Biosynthetic pathway

Ethyl lactate, a key flavor component in baijiu and a raw material in fragrance production, can be biosynthesized in engineered Saccharomyces cerevisiae. The pathway commences with the introduction of propionyl-CoA transferase, which catalyzes the formation of propionyl-CoA, a precursor for ethyl lactate synthesis. Concurrently, alcohol acyltransferase facilitates the esterification of ethanol with acyl-CoA derivatives to produce ethyl esters like ethyl lactate. To enhance production, the copy number of genes encoding these enzymes, Pctcp and AeAT9, is increased, leading to higher enzyme concentrations and thus greater ethyl lactate yields. Further optimization involves genetic modifications to reduce pyruvate transport into mitochondria by knocking out porin and mitochondrial pyruvate carrier genes. This strategy redirects pyruvate towards cytosolic pathways, favoring ethyl lactate synthesis and culminating in a significant increase in its production. ⁴

Reference

1. Ethyl lactate. National Center for Biotechnology Information (2023). PubChem Compound Summary for CID 7344.

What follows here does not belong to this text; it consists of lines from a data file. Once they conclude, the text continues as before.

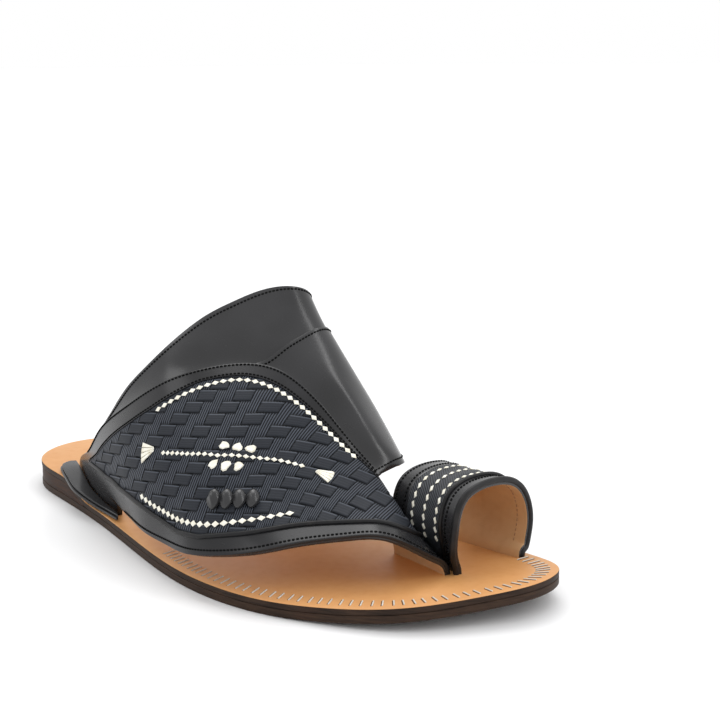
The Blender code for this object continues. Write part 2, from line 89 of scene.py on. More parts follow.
VAMP = {
    "collar": [
        (50, -22, 15), (60, -25, 25), (78, -30.5, 42), (97.5, -32.3, 60.3), (110.5, -28.5, 72.6),
        (119.5, -21.5, 83.2), (126.5, -9, 93.6), (133.5, 4, 100.4), (140.5, 14, 104.6), (148, 24, 105.6),
        (148.5, 33, 102.5), (143, 38, 96.5), (133, 40, 88), (122, 39, 77), (108, 38, 55),
        (95, 36, 32), (84, 32.5, 10), (82, 31.5, 4.5),
    ],
    "seam": [
        (80, -35, 24), (92, -38, 36), (106, -39, 47), (121, -37, 58), (133, -31, 67),
        (143.5, -20, 74.5), (152, -7, 78.5), (158, 4, 82), (160.5, 15, 86), (161.5, 26, 89),
        (159, 34, 87), (152, 38, 82), (143, 40, 77), (132, 41, 69), (118, 40, 50),
        (107, 37, 28), (98, 33.5, 10), (97, 32.5, 4.5),
    ],
    "middle": [
        (88, -38, 22), (101, -41, 33), (116, -42, 44), (132, -40, 53), (146, -34, 60),
        (160, -24, 64), (173, -10, 66), (184, 6, 67), (186, 17, 67), (185, 26, 66.5),
        (181, 34, 64.5), (173, 38.5, 62), (163, 41, 58), (150, 42.5, 50), (137, 41.5, 36),
        (126, 38.5, 22), (118, 34.5, 10), (117, 33.5, 4.5),
    ],
    "front": [
        (94, -40, 20), (108, -44, 31), (124, -46, 41), (142, -43, 50), (158, -36, 53),
        (176, -24, 53), (194, -10, 48), (211.8, 8, 39.3), (212.4, 17, 39.4), (210.2, 26, 39.3),
        (205.5, 33, 38), (196, 38.5, 36.5), (183, 41.5, 34.5), (168, 42.5, 31), (156, 41.5, 25),
        (145, 38.5, 18), (137, 35, 10), (136, 34, 4.5),
    ],
}
VAMP_AT = (0.0, 0.25, 0.58, 1.0)
SEAM = 0.25  # the front band laps over the rear one from here

WING = [
    ((40, -17, 10.9), (60, -26, 7.6), (79, -32, 4.5), (97, -35.5, 4.5)),
    ((41, -17.5, 14), (61, -26.5, 11), (80, -32.5, 8), (98, -36, 7.6)),
    ((61.5, -26.5, 25.5), (76, -32.5, 22), (91, -36.8, 17), (106, -40.3, 13)),
    ((82, -32.8, 41), (96, -39.2, 33.5), (109, -43.2, 23.5), (123, -46.5, 13)),
    ((109, -36, 57.5), (121, -43.8, 45.5), (132, -49.8, 29.5), (143, -53, 13)),
    ((132.5, -28.8, 71.8), (147, -40.3, 56.5), (155, -51, 37), (163, -56.5, 13.5)),
    ((152, -8, 77.5), (166, -28, 61), (176, -47, 42), (186, -60, 16.5)),
    ((169, 1.5, 74), (182, -20, 54), (192, -40, 37), (208, -53, 21.5)),
    ((187, 5.5, 62), (198, -12, 46.5), (208, -28, 34.5), (221, -41, 25.5)),
    ((203, 6.5, 49.5), (214, -5, 40), (225, -17, 33), (234.5, -26.5, 27.8)),
    ((213, 8.5, 40), (226, 2, 34), (236, -8, 30.5), (245, -17, 27.8)),
    ((217, 12, 26), (229, 9, 24.5), (241, 4.5, 21), (251.5, -1, 18)),
    ((217, 16.8, 10), (229, 14.8, 10), (240.5, 12.1, 9.5), (252, 8.4, 10)),
    ((217, 17.2, 4.5), (229, 15.3, 4.5), (240.5, 12.8, 5), (252, 9.5, 5.5)),
]
WING_CROSS = (0.0, 0.33, 0.67, 1.0)

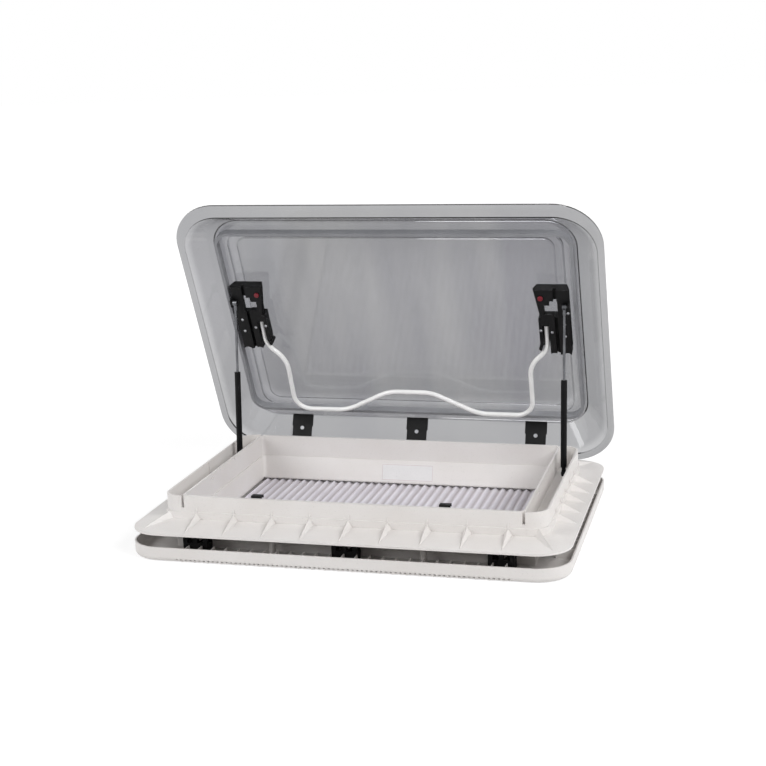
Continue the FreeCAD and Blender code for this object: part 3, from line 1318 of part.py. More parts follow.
def export_pair(name, right):
    """Writes a right-hand piece and its left-hand copy."""
    export(name + "_right", right)
    export(name + "_left", mirrored(right))


def main():
    """Builds and writes every node."""
    os.makedirs("parts", exist_ok=True)
    clamps = boss_places()
    clamp_points = [(x, y) for x, y, _, _ in clamps]
    for name, shape in frame_parts().items():
        export(name, shape)
    export("ceiling_frame", ceiling_frame())
    export("clamp_brackets", group(clamp_bracket(*place) for place in clamps))
    roof = CLAMP_TOP_Z - CLAMP_ROOF
    tip = FLANGE_EDGE_Z - SCREW_SKIN
    export("clamp_screws", screw_group(clamp_points, roof, tip))
    export("ceiling_frame_screws", screw_group(pillar_places(), SCREW_HEAD, tip))
    export_pair("front_catch", front_catch())
    for name, x in zip(("left", "middle", "right"), hinge_x()):
        export("hinge_base_" + name, hinge_base(x))
        export("hinge_strap_" + name, hinge_strap(x))
    export("hinge_pins", hinge_pins())
    export("hinge_base_screws", hinge_base_screws())
    export("strap_screws", strap_screws())
    export("outer_dome", outer_dome())
    export("inner_pane", inner_pane())
    export("pane_bond", pane_bond())
    export("lid_seal", lid_seal())
    export_pair("bow_bracket", bracket())
    export("bracket_rivets", bracket_rivets())
    export("bow_handle", bow_handle())
    export("bow_pivot_pins", bow_pivot_pins())
    export_pair("red_button", red_button())
    export_pair("strut_top_stud", strut_top_stud())
    export_pair("strut_base_stud", strut_base_stud())
    export_pair("strut_cylinder", strut_cylinder())
    export_pair("strut_rod", strut_rod())
    export("blind_rail_front", blind_rail(-1))
    export("blind_rail_back", blind_rail(1))
    export("blind_cassette", cassette(-1, BLIND_Z, BLIND_HEIGHT))
    export("flyscreen_cassette", cassette(1, SCREEN_Z, SCREEN_HEIGHT))
    export("pleated_blind", pleated_blind())
    export("pleated_flyscreen", pleated_flyscreen())
    export("blind_bar", pull_bar(bar_x(), BLIND_Z, BLIND_HEIGHT, 1))
    export("flyscreen_bar", pull_bar(-bar_x(), SCREEN_Z, SCREEN_HEIGHT, -1))
    length, angle = strut_length()
    closed_angle = math.degrees(math.atan2(STUD_Z - STRUT_PIN_Z, STUD_Y - STRUT_PIN_Y))
    print("strut open", length, angle, "closed", STRUT_SHUT, closed_angle)
    print("strut turn ratio", (closed_angle - angle) / OPEN_ANGLE)
    print("bow pivot open", opened_point(PIVOT_Y, PIVOT_Z))


main()
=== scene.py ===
"""Looks of the roof light: materials, pleated fabrics, small pieces, floor, lamps, camera."""

import math
import random

import bmesh
import bpy
from mathutils import Matrix, Vector


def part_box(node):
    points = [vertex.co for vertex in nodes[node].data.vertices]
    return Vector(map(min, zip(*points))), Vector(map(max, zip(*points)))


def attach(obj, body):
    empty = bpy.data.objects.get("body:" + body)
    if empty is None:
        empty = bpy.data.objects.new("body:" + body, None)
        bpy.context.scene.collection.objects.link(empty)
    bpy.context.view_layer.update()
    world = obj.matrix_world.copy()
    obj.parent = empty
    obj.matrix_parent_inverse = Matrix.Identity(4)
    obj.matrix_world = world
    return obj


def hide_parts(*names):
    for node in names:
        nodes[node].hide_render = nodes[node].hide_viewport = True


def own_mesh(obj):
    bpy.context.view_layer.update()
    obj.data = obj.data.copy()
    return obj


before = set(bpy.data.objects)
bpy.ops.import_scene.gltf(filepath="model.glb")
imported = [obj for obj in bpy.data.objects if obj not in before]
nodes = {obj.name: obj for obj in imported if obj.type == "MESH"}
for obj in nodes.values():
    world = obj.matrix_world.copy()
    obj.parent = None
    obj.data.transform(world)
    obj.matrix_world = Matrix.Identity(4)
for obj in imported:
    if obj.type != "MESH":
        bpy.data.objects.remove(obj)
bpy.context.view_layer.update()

# Every length is in metres, and every noise scale is per metre.

# The open lid, and the direction in which its acrylic faces outward
LID_ANGLE = math.radians(64.0)
LID_OUTWARD = Vector((0.0, math.sin(LID_ANGLE), math.cos(LID_ANGLE)))

# Camera: angles in degrees, sensor and lens in millimetres
CAMERA_PLACE = (0.709691, -2.627285, 0.870848)
CAMERA_YAW = 14.88
CAMERA_PITCH = 12.50
CAMERA_ROLL = -1.77
SENSOR = 36.0
LENS = 70.07

# Surroundings: the floor's glow goes from the first value to the second over FLOOR_FADE
WHITE = (1.0, 1.0, 1.0, 1.0)
WORLD_LEVEL = 0.15
FLOOR_RADIUS = 30.0
FLOOR_SIDES = 96
FLOOR_DROP = 0.0004
FLOOR_FADE = (0.8, 3.0)
FLOOR_GLOW = (0.72, 1.0)
FLOOR_SHADE = (0.42, 0.42, 0.42, 1.0)
FLOOR_PAINT = (0.8, 0.8, 0.8, 1.0)

# Lamps: place, target, side and watts
LAMPS = {
    "key_lamp": ((2.3, -1.5, 2.1), (0.0, 0.0, 0.1), 1.5, 64.0),
    "fill_lamp": ((-2.2, -2.0, 1.6), (0.0, 0.0, 0.2), 2.0, 54.0),
    "side_lamp": ((2.8, 0.2, 1.6), (0.0, 0.0, 0.1), 1.4, 16.0),
    "back_lamp": ((0.2, 2.2, 2.6), (0.0, 0.0, 0.1), 1.6, 28.0),
}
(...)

2. Shi J, Li F, Zhang J, Li N, Wang X, Zhang X, Liu Y. One-pot conversion of dihydroxyacetone into ethyl lactate by Zr-based catalysts. RSC Adv. 2021 Mar 15;11(18):10935-10940.

3. Stipsitz P, Mandl M, Harasek M. Ethyl lactate production by reactive distillation - optimization of reaction kinetics and energy efficiency. Open Res Eur. 2021 Sep 23;1:82.

4. Ren JY, Liu G, Chen YF, Jiang S, Ma YR, Zheng P, Guo XW, Xiao DG. Enhanced Production of Ethyl Lactate in Saccharomyces cerevisiae by Genetic Modification. J Agric Food Chem. 2020 Nov 25;68(47):13863-13870.